Дуглас был оппортунистом: «без какой-либо политической морали», как говорил Линкольн. Единственной его целью была победа, а для Линкольна не имело большого значения, кто победит на данный момент: он боролся за высокие принципы и считал главным торжество справедливости и добра. В первой же своей речи он сказал:
«Мне приписывают амбиции, но Бог знает, как усердно я молился, чтобы этих амбиций не было. Конечно, я не был равнодушен к политическим вершинам, но с того дня, когда компромисс Миссури был аннулирован, подняв тем самым вопрос о „терпимости“ к рабству по всей стране, я стал заклятым врагом его распространения. И могу безоговорочно и к тому же с радостью заявить, что я и уважаемый Дуглас никогда не окажемся в одной лодке, по крайней мере пока мы живы. Не имеет никакого значения, абсолютно никакого, кто из нас двоих будет избран в Сенат Соединенных Штатов, поскольку та огромная задача, которую мы сегодня донесли до вас, намного выше и важнее политических успехов или личных интересов любого человека. Этот вопрос будет жить, дышать и воспламеняться даже тогда, когда наши жалкие и заикающиеся языки утихнут в глубоком гробу».

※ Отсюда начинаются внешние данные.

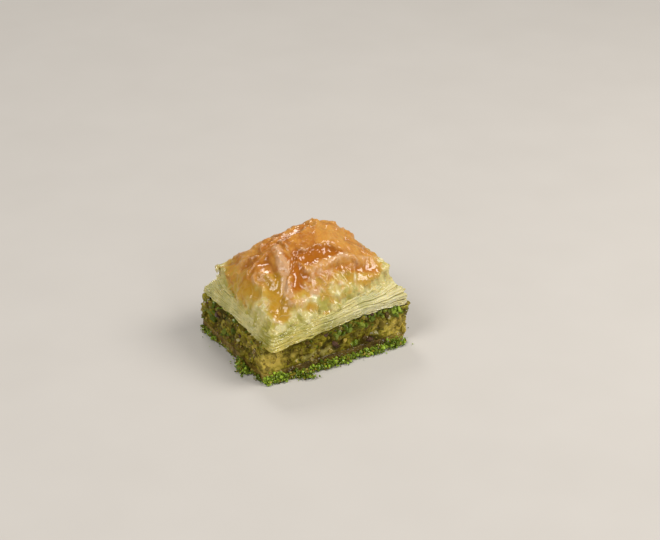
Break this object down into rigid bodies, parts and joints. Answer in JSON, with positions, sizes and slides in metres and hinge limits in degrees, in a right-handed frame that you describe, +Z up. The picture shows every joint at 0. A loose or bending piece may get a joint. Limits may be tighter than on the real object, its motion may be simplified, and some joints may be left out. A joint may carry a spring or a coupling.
{
  "type": "baklava piece",
  "caption": "Square-cut baklava with a domed, crumpled crust of browned, syrup-glazed pastry over a band of chopped pistachio and a thin base of soaked sheets.",
  "frame": {"origin": "middle of the bounding box's bottom face, on the surface the piece rests on", "axes": "+X along the piece's long side, +Y across it, +Z up"},
  "size_m": [0.0544, 0.0466, 0.0365],
  "materials": {
    "soaked_pastry": "syrup-soaked, satin",
    "chopped_pistachio": "moist, matt with a slight sheen",
    "browned_pastry": "glazed with syrup"
  },
  "bodies": {
    "root": {"bottom_pastry": "soaked_pastry", "pistachio_filling": "chopped_pistachio", "top_pastry": "browned_pastry"}
  },
  "joints": []
}
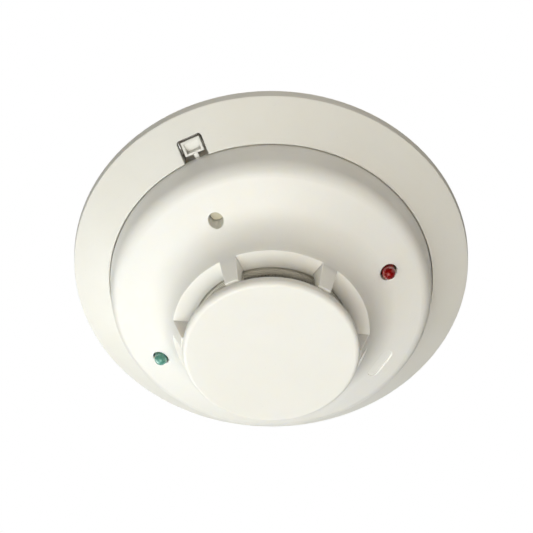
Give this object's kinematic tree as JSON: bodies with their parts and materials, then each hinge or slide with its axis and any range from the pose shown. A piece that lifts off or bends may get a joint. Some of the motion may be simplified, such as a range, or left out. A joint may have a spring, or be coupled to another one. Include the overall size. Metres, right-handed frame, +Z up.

Во время этих дебатов Дуглас придерживался мнения, что любой штат в любое время имеет право стать рабовладельческим, если большинство его жителей проголосовали за это, и его не интересовало, кто как будет голосовать. Его предвыборный девиз был следующим: «Дайте каждому штату самому вести свои дела и оставить в покое своих соседей».
У его соперника же была абсолютно противоположная позиция:
«Господин Дуглас считает, что рабство — справедливое явление, я же считаю, что оно не справедливое, что и является причиной нашего спора. Он утверждает, что если общество хочет иметь рабов, то у него есть право их иметь, и все так и будет, если это не ошибка. А если это ошибка, то он не может говорить людям, что у них есть право на ошибку. Его мало волнует, должен ли каждый из штатов быть рабовладельческим или свободным, так же как вопрос о том, под что его сосед использует свою ферму: посеял ли он табак или развозит рогатый скот. Но мнение большинства людей не совпадает с мнением многоуважаемого Дугласа: они считают рабство огромной моральной несправедливостью».